▶ _WORK TO BE COMPLETED_
In the entries below, which lines run from the one containing "The three.js and" to the one containing "return on_corner(column /"? Copy exactly those lines, ends included, and no others.

▶ _PROVIDED DATA_
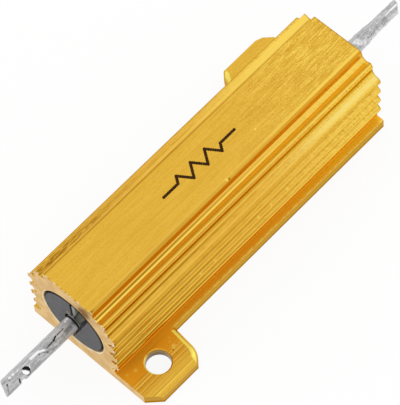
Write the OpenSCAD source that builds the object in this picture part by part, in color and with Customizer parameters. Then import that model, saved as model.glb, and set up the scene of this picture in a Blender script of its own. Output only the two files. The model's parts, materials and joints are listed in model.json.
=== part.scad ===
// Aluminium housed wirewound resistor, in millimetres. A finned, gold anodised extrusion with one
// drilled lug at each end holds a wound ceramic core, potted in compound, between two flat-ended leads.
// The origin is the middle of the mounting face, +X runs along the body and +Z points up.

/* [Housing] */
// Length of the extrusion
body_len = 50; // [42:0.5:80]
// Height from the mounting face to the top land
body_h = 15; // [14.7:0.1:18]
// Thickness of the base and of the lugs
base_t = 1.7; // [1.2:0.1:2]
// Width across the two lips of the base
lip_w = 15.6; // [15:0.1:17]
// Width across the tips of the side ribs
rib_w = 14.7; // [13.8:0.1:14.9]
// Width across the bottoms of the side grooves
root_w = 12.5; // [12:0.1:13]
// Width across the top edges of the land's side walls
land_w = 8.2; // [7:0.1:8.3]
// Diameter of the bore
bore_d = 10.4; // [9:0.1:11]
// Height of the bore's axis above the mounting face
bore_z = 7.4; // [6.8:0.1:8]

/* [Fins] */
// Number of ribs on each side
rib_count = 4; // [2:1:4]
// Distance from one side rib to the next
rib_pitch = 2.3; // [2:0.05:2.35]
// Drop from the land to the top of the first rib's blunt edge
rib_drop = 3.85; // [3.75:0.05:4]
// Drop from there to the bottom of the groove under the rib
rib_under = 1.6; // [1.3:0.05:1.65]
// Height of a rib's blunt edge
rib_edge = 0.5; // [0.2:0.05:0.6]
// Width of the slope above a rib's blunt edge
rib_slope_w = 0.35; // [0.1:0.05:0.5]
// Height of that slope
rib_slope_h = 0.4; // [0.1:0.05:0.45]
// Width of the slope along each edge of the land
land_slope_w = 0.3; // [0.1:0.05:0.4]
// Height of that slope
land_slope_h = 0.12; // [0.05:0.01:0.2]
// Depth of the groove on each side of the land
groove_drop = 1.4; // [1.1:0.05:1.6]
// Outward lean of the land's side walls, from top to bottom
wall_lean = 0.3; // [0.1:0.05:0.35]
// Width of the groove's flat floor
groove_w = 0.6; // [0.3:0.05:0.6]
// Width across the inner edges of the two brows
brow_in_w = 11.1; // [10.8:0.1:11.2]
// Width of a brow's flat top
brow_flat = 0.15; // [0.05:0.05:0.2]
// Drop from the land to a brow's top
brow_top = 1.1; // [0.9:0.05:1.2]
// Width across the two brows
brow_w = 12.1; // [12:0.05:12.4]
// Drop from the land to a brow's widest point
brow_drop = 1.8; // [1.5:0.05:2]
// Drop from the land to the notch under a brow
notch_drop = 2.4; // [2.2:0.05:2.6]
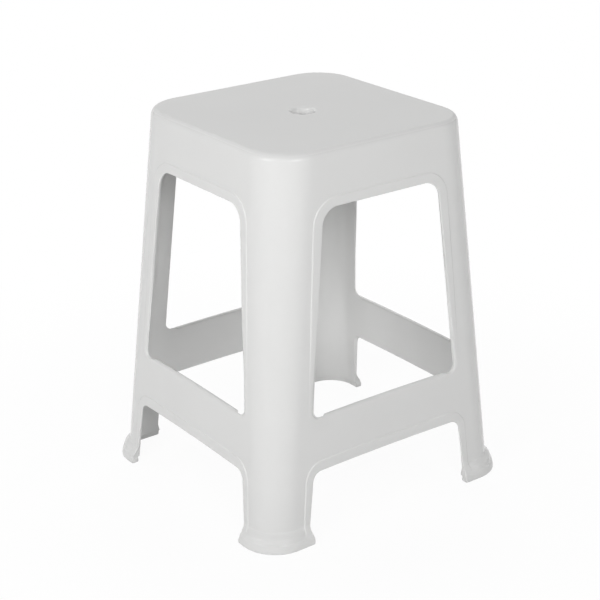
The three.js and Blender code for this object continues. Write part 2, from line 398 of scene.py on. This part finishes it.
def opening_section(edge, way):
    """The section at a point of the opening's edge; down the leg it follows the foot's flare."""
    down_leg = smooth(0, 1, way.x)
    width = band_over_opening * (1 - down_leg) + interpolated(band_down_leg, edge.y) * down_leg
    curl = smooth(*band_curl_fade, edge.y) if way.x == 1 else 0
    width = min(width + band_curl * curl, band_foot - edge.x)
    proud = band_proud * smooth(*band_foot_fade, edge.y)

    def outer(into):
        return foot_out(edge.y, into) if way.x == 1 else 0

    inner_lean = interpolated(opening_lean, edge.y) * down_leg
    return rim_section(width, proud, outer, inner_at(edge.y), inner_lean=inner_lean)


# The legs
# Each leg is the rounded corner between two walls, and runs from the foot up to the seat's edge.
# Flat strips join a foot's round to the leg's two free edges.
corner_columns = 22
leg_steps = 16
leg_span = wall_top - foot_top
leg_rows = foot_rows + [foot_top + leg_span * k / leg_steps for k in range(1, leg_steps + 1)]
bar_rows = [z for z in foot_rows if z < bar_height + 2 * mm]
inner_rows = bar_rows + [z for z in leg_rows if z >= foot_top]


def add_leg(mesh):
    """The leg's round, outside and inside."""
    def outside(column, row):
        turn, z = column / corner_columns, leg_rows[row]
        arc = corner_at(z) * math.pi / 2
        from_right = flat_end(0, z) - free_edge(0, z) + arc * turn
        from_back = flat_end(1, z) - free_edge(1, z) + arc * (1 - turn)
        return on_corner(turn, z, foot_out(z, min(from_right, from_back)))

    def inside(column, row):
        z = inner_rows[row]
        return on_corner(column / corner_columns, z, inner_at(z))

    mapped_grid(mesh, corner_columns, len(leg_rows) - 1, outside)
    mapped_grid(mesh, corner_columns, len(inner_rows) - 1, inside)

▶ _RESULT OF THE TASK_
The three.js and Blender code for this object continues. Write part 2, from line 398 of scene.py on. This part finishes it.
def opening_section(edge, way):
    """The section at a point of the opening's edge; down the leg it follows the foot's flare."""
    down_leg = smooth(0, 1, way.x)
    width = band_over_opening * (1 - down_leg) + interpolated(band_down_leg, edge.y) * down_leg
    curl = smooth(*band_curl_fade, edge.y) if way.x == 1 else 0
    width = min(width + band_curl * curl, band_foot - edge.x)
    proud = band_proud * smooth(*band_foot_fade, edge.y)

    def outer(into):
        return foot_out(edge.y, into) if way.x == 1 else 0

    inner_lean = interpolated(opening_lean, edge.y) * down_leg
    return rim_section(width, proud, outer, inner_at(edge.y), inner_lean=inner_lean)


# The legs
# Each leg is the rounded corner between two walls, and runs from the foot up to the seat's edge.
# Flat strips join a foot's round to the leg's two free edges.
corner_columns = 22
leg_steps = 16
leg_span = wall_top - foot_top
leg_rows = foot_rows + [foot_top + leg_span * k / leg_steps for k in range(1, leg_steps + 1)]
bar_rows = [z for z in foot_rows if z < bar_height + 2 * mm]
inner_rows = bar_rows + [z for z in leg_rows if z >= foot_top]


def add_leg(mesh):
    """The leg's round, outside and inside."""
    def outside(column, row):
        turn, z = column / corner_columns, leg_rows[row]
        arc = corner_at(z) * math.pi / 2
        from_right = flat_end(0, z) - free_edge(0, z) + arc * turn
        from_back = flat_end(1, z) - free_edge(1, z) + arc * (1 - turn)
        return on_corner(turn, z, foot_out(z, min(from_right, from_back)))

    def inside(column, row):
        z = inner_rows[row]
        return on_corner(column / corner_columns, z, inner_at(z))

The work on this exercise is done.